It is possible for couples to enjoy the hotwife/cuckold lifestyle, but it can be very hard on a marriage, especially if one spouse doesn't share the fantasy as much as the other. I think it's fair to say that most women would lose respect for their husbands in regard to modern cuckolding; for them not to, they have to fully share in the fantasy and support their husband in his desire to be 'less than', as it were. I know my wife, for instance, would never be okay with that idea. In our relationship, respect on all sides is a requirement.

My only advice would be to talk to your wife. Communication is everything in marriage. 


-H.


----------



## SunCMars (Feb 29, 2016)

I think dozens and dozens, if not hundreds of TAM women would love to comment here.

I think they dare not.

I see their thoughts.
I hear them as they are choked down.

Swallowed away.

Aye!





King Brian-


----------



## Rob_1 (Sep 8, 2017)

@His_Response said: "Does that make me weird? "

Well, per societal norms it does make you weird. But, more importantly, for biological reasons, as I said before, you should be an evolutionary dead end. The problem is that mankind has blocked those barriers through technology and individuals that from a biological point of view shouldn't procreate and pass on those genes, now do. Too bad.


----------



## personofinterest (Apr 6, 2018)

You say you know you do not "do it" for your wife anymore. I have a couple of questions:

Has she told you this, or are you assuming based on some nonverbal information? Is it because sex frequency has dropped?

When you say the above, which of the statements below would you say most represents your feelings:

1. I have tried and tried but my wife just lays there, never initiates, complains, doesn't seem to enjoy anything. I feel inadequate and feel nothing I could learn to do would ever change it.

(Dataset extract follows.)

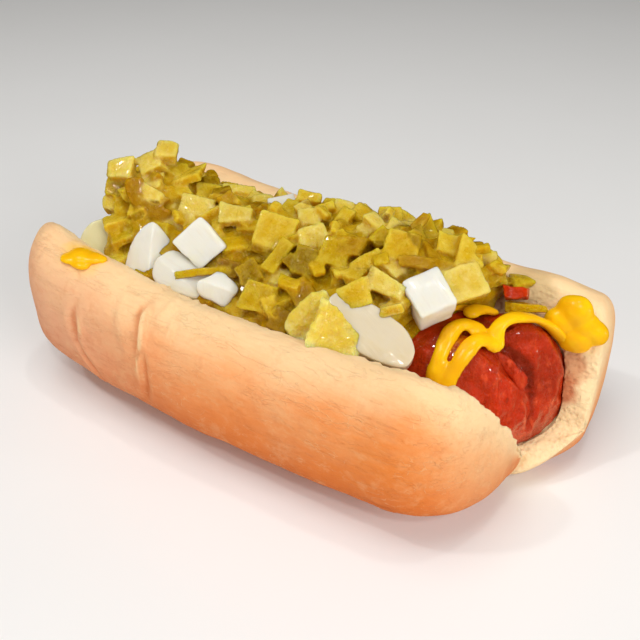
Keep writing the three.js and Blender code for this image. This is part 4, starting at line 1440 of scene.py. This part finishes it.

She has made me feel like a sexual failure.

2. I don't think she is turned on by me, and I don't want to deal with having to dig into this and try things and go through all that hassle. I'd just rather her get it somewhere else so I don't have to be bothered.


----------



## uhtred (Jun 22, 2016)

I'm OK with anything that a couple both enjoy. It is however one of a list of sexual things that I don't personally have any interest in doing.


----------